--- Start of DATA ---
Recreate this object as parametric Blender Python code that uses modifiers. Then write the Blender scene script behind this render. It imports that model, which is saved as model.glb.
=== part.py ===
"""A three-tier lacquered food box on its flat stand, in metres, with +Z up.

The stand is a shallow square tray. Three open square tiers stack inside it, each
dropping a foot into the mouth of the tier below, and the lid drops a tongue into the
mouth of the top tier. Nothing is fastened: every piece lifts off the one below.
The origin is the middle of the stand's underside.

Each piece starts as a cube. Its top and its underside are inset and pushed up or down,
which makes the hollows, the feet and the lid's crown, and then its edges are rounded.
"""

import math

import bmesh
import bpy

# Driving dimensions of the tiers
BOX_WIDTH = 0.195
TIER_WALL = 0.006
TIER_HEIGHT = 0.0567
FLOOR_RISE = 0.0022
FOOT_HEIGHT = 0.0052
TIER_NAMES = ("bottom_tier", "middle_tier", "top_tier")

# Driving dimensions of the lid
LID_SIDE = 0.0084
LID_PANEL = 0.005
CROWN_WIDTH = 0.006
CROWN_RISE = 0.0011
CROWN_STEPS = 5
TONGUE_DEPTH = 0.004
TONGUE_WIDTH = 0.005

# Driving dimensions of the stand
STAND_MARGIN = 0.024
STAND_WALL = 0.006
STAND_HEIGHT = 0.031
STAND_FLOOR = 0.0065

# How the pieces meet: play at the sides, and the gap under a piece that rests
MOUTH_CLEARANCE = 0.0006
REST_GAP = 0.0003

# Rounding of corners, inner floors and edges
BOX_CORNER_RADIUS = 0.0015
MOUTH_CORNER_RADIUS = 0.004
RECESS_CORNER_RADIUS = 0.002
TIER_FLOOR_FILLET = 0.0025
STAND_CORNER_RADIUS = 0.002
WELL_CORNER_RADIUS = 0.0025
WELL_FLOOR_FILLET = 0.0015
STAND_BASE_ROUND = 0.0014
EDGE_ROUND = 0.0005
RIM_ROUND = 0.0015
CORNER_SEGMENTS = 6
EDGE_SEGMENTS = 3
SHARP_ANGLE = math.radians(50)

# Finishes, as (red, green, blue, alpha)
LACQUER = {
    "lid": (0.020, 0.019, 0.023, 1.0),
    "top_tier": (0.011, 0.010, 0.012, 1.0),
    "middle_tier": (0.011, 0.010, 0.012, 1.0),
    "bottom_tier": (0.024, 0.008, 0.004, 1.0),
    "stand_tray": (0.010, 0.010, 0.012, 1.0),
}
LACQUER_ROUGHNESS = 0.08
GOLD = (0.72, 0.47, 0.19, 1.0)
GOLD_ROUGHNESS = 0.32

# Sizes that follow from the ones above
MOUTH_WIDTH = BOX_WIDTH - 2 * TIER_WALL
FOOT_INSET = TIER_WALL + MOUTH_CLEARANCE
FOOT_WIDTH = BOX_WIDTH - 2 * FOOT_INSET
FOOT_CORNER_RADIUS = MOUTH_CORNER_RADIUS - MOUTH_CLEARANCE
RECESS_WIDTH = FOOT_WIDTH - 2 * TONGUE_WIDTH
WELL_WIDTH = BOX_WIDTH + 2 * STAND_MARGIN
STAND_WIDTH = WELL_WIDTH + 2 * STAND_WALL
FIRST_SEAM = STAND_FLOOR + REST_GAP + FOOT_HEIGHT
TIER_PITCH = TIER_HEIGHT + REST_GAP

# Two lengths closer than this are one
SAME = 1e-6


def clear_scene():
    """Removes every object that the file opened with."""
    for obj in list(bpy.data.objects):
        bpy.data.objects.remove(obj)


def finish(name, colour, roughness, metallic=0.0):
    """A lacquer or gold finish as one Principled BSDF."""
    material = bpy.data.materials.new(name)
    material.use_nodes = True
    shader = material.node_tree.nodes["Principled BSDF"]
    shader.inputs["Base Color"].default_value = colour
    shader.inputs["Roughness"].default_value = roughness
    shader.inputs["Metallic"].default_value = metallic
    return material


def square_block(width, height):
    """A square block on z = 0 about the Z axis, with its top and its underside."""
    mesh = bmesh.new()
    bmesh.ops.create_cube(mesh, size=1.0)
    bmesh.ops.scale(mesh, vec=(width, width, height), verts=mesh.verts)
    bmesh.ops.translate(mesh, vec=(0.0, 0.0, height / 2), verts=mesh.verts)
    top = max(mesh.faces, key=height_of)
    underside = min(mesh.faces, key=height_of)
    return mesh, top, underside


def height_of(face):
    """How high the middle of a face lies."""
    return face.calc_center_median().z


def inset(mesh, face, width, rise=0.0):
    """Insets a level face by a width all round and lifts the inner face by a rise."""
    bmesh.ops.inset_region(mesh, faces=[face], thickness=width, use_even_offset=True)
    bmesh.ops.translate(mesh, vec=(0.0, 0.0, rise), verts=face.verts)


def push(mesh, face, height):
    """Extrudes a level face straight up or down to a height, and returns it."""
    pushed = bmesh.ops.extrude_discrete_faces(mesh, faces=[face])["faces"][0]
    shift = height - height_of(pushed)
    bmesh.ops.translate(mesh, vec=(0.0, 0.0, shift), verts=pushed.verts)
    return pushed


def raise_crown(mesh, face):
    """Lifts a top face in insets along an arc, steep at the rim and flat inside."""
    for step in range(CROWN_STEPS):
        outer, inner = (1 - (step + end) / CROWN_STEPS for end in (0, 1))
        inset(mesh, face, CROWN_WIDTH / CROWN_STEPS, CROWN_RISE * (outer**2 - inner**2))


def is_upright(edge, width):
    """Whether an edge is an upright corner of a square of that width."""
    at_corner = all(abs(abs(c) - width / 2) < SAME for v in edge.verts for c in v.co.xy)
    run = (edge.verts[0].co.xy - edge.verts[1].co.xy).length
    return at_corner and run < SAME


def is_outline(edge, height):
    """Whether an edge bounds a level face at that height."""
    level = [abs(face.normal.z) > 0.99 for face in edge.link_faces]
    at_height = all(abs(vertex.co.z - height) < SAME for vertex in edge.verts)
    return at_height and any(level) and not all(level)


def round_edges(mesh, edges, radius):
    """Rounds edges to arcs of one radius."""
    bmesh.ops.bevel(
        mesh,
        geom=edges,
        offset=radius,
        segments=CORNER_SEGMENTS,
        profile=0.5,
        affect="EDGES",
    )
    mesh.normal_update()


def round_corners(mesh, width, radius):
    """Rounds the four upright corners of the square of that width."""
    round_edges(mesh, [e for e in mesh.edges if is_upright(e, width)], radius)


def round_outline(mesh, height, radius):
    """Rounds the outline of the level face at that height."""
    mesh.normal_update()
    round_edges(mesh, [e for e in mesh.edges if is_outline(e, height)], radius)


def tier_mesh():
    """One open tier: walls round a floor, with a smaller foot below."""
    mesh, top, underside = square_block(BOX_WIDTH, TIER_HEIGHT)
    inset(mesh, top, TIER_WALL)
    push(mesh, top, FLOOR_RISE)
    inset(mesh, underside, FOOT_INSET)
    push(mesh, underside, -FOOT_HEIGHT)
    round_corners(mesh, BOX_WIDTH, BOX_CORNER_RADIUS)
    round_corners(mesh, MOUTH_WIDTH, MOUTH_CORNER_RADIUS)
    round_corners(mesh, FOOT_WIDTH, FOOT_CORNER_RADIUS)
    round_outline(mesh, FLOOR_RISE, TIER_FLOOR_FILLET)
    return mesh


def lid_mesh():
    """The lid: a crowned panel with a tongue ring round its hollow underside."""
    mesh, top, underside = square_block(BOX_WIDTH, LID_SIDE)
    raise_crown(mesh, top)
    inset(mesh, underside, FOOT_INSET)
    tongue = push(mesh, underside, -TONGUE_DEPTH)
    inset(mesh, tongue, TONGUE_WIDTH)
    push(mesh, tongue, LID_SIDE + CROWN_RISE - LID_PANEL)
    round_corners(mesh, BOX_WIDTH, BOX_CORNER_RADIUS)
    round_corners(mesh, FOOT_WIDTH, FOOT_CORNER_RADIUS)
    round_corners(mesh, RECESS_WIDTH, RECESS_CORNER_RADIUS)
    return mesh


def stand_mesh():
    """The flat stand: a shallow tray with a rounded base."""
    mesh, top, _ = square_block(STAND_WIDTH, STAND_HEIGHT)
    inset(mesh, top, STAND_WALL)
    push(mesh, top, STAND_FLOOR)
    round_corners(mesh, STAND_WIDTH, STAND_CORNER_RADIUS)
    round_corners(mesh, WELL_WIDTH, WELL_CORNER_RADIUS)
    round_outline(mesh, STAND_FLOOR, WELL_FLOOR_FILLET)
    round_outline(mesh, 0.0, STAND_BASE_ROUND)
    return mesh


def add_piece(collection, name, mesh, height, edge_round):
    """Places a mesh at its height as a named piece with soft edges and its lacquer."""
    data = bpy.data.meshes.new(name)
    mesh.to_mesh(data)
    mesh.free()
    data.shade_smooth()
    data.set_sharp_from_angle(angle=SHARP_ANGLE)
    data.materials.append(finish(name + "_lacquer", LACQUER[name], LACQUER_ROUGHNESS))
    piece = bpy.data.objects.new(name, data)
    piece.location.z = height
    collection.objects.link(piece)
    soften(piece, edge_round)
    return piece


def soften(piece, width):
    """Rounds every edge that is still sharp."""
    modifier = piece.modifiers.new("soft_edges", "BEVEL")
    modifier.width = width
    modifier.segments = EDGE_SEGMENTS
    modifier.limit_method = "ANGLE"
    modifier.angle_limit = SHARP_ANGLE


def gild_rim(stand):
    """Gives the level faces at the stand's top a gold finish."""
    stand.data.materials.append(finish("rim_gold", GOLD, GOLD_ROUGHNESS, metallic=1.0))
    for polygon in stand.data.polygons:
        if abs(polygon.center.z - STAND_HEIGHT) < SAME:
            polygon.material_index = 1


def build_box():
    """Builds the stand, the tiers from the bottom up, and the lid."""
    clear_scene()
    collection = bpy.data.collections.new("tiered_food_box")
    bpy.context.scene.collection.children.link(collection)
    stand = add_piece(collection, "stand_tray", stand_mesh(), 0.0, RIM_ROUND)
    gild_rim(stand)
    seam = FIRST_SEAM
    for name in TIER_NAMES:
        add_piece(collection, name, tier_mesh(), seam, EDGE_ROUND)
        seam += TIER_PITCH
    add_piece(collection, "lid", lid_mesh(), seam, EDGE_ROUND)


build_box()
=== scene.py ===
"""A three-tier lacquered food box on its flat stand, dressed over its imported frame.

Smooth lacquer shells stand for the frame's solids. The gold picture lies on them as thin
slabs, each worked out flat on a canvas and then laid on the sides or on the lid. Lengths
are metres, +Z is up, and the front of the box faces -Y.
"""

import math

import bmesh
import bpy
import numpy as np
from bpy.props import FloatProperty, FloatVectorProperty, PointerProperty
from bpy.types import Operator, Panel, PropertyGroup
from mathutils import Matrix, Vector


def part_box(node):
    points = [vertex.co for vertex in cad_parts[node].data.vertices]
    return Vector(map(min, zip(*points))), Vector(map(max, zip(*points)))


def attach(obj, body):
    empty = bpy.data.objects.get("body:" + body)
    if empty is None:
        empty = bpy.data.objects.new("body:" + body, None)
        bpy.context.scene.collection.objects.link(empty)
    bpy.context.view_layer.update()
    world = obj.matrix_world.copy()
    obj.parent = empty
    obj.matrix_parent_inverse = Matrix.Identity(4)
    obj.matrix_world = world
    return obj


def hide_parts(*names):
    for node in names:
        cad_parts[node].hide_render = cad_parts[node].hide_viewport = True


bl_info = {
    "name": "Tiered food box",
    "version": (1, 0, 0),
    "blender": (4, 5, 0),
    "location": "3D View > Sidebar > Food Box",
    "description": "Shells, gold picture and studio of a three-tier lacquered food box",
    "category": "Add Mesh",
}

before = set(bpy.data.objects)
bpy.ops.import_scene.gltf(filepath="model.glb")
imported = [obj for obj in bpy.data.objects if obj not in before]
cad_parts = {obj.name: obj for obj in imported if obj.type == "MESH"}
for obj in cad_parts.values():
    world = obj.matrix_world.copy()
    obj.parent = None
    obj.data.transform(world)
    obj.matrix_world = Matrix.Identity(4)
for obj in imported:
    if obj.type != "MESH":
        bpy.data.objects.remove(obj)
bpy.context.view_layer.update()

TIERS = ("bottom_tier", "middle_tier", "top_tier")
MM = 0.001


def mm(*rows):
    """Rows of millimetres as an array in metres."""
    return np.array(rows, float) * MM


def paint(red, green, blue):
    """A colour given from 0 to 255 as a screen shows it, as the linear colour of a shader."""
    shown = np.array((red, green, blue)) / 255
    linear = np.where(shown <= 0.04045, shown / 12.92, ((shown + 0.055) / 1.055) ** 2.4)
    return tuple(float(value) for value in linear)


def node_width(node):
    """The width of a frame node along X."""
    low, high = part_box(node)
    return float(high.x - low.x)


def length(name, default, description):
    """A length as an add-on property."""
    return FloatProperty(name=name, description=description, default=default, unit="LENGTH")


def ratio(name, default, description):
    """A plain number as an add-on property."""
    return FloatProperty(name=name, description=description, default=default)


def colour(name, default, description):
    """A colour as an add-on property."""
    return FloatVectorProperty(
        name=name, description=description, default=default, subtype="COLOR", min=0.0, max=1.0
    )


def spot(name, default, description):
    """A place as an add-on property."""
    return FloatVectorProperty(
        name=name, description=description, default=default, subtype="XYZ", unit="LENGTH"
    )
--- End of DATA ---
- _SHORT TASK_:
Output the section opening with the line that has "bpy.context.scene.collection.children.link(collection)" and closing with the line that has "before = set(bpy.data.objects)". Keep both end lines and leave out the rest.

- _TASK RESPONSE_:
    bpy.context.scene.collection.children.link(collection)
    stand = add_piece(collection, "stand_tray", stand_mesh(), 0.0, RIM_ROUND)
    gild_rim(stand)
    seam = FIRST_SEAM
    for name in TIER_NAMES:
        add_piece(collection, name, tier_mesh(), seam, EDGE_ROUND)
        seam += TIER_PITCH
    add_piece(collection, "lid", lid_mesh(), seam, EDGE_ROUND)


build_box()
=== scene.py ===
"""A three-tier lacquered food box on its flat stand, dressed over its imported frame.

Smooth lacquer shells stand for the frame's solids. The gold picture lies on them as thin
slabs, each worked out flat on a canvas and then laid on the sides or on the lid. Lengths
are metres, +Z is up, and the front of the box faces -Y.
"""

import math

import bmesh
import bpy
import numpy as np
from bpy.props import FloatProperty, FloatVectorProperty, PointerProperty
from bpy.types import Operator, Panel, PropertyGroup
from mathutils import Matrix, Vector


def part_box(node):
    points = [vertex.co for vertex in cad_parts[node].data.vertices]
    return Vector(map(min, zip(*points))), Vector(map(max, zip(*points)))


def attach(obj, body):
    empty = bpy.data.objects.get("body:" + body)
    if empty is None:
        empty = bpy.data.objects.new("body:" + body, None)
        bpy.context.scene.collection.objects.link(empty)
    bpy.context.view_layer.update()
    world = obj.matrix_world.copy()
    obj.parent = empty
    obj.matrix_parent_inverse = Matrix.Identity(4)
    obj.matrix_world = world
    return obj


def hide_parts(*names):
    for node in names:
        cad_parts[node].hide_render = cad_parts[node].hide_viewport = True


bl_info = {
    "name": "Tiered food box",
    "version": (1, 0, 0),
    "blender": (4, 5, 0),
    "location": "3D View > Sidebar > Food Box",
    "description": "Shells, gold picture and studio of a three-tier lacquered food box",
    "category": "Add Mesh",
}

before = set(bpy.data.objects)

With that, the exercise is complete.